Along the way, the Indian State has certainly learned some lessons. To stay with the aviation sector, we may now struggle to remember that less than seven months ago, eight Indian airlines threatened a strike (hastily withdrawn) unless the government they so abhorred bailed them out. “All of us are bleeding, all of us need help,” Jet Airways Chairman Naresh Goyal pleaded in August 2009, seconded by a subdued avatar of Kingfisher’s otherwise flamboyant Vijay Mallya. Wisely, a country prone to succumbing to the woes of the rich and powerful did nothing of the sort.
This resolve to stay away from crony capitalism was evident last week when Union Textile Minister Dayanidhi Maran refused government sops and criticised the export-dependent textile industry for fishing out its ‘begging bowl’. We’ve given you the stimulus, you come up with the ideas, Maran said. Look at the domestic market, look beyond the US and Europe to new markets.
Nothing showcases the ability to withstand hard times better and stand firm than India’s star global performer, the information technology sector.
The National Association for Software and Service Companies predicts that the IT export growth rate will drop from 16 per cent in 2008-09 (29 per cent the year before that) to 7 per cent in 2009-10.
Yet, the few results we’ve seen indicate that things aren’t as bad as we feared. How else could Tata Consultancy Services (TCS), India’s largest software company, think of adding 40,000 new jobs this year?
In part, this is because Indian IT has begun the tough journey of innovating, adapting and expanding into emerging markets. TCS now boasts annual revenues of $1.2 billion, or roughly a fifth of total sales, up from $160 million when it opened its first operations in Uruguay and China eight years ago. It’s been difficult going beyond the English-speaking world, not least because in Latin America Tata means “daddy”, something that TCS’ Latin American CEO had a hard time explaining to bemused new clients who had never heard of Tata. Over the next five years, TCS will grow its staff in China by 500 per cent to 5,000, and in Latin America it is adding 1,000 people every year.

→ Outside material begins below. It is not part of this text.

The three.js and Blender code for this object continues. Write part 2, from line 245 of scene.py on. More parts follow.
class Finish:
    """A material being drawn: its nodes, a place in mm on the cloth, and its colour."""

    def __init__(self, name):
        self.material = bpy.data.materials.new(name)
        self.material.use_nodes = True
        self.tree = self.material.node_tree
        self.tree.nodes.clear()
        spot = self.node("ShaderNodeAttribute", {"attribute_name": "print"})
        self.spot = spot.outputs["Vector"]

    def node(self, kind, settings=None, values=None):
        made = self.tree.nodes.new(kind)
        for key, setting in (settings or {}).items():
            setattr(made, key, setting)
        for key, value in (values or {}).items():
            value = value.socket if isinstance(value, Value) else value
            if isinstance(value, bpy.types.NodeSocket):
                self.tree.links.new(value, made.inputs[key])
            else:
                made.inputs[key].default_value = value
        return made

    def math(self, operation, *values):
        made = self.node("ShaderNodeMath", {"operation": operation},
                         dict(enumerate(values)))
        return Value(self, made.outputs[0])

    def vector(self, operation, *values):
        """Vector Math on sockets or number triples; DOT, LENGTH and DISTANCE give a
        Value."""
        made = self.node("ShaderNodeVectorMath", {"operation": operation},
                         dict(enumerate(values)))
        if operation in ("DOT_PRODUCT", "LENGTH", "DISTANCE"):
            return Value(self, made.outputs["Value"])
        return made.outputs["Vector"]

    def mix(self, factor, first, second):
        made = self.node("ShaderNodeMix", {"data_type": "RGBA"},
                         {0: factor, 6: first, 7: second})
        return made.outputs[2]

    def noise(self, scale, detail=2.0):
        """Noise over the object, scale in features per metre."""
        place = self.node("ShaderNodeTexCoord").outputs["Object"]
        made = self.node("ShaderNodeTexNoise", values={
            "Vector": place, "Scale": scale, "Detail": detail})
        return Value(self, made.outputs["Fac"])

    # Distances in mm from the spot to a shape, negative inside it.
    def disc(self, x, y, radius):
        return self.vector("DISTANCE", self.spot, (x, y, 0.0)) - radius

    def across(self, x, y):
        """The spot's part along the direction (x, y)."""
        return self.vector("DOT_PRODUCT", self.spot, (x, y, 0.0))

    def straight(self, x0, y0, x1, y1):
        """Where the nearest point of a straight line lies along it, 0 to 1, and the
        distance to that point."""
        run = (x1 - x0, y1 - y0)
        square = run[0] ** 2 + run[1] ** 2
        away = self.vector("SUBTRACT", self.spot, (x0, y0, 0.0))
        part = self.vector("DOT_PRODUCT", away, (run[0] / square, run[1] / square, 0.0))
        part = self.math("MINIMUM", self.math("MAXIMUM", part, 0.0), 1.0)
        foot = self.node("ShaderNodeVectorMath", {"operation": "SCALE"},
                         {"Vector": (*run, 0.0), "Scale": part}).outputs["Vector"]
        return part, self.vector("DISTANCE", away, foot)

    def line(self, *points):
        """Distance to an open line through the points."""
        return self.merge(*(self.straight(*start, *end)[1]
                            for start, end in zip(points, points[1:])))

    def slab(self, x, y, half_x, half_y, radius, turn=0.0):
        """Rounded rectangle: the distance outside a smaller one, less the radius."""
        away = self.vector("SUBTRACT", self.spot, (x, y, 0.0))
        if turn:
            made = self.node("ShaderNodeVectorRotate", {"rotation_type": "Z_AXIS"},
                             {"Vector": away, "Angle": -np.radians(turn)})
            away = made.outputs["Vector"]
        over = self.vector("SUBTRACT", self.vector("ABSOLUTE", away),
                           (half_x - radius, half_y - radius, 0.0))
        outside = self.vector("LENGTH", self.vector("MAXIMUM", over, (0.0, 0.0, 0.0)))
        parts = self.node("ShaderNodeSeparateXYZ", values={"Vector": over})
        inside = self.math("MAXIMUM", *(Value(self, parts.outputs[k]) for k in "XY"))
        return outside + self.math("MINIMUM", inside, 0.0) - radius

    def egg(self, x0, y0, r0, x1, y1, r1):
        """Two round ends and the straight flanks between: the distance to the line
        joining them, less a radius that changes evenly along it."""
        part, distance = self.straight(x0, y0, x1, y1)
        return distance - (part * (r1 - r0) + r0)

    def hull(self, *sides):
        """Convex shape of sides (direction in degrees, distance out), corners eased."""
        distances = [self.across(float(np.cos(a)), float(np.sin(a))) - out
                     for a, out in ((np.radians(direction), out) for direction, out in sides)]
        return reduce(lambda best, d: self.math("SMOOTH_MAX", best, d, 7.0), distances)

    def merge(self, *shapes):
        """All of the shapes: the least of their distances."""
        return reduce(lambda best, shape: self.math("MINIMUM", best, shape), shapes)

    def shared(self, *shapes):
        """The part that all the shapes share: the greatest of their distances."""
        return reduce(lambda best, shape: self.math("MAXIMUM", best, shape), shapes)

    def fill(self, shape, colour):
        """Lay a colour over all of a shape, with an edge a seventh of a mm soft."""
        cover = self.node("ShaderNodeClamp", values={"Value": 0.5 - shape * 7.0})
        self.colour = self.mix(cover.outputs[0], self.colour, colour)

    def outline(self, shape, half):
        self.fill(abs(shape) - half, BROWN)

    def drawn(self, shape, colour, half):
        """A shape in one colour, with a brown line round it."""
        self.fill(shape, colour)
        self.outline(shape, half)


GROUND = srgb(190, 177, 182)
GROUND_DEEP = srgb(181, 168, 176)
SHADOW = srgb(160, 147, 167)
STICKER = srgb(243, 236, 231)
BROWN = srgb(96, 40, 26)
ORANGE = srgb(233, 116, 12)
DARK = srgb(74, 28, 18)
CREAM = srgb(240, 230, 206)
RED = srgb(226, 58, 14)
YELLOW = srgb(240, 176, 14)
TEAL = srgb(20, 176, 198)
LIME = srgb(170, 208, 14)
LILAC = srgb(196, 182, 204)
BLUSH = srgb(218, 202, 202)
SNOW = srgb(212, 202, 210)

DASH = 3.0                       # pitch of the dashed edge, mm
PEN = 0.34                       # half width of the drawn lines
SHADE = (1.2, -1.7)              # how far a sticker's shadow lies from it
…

India’s IT sector revenues last year were $59 billion. It’s hard to imagine that in 1991, when then Finance Minister Manmohan Singh first released India’s latent entrepreneurial energies, the IT sector was a piffling $150 million.
In India’s growth story, no sector has grown quite so spectacularly in terms of revenues and global imagination as the IT sector, almost all of it outside India.
No one imagines that India’s government can remove its inequities overnight, that its stifling bureaucracy will be transformed any time soon. But the energies now restlessly swirling among its people can be given full expression if government simply gets out of the way.
Mukherjee may not take India to new inflexion points tomorrow, but it is a good day to start thinking of 11 per cent.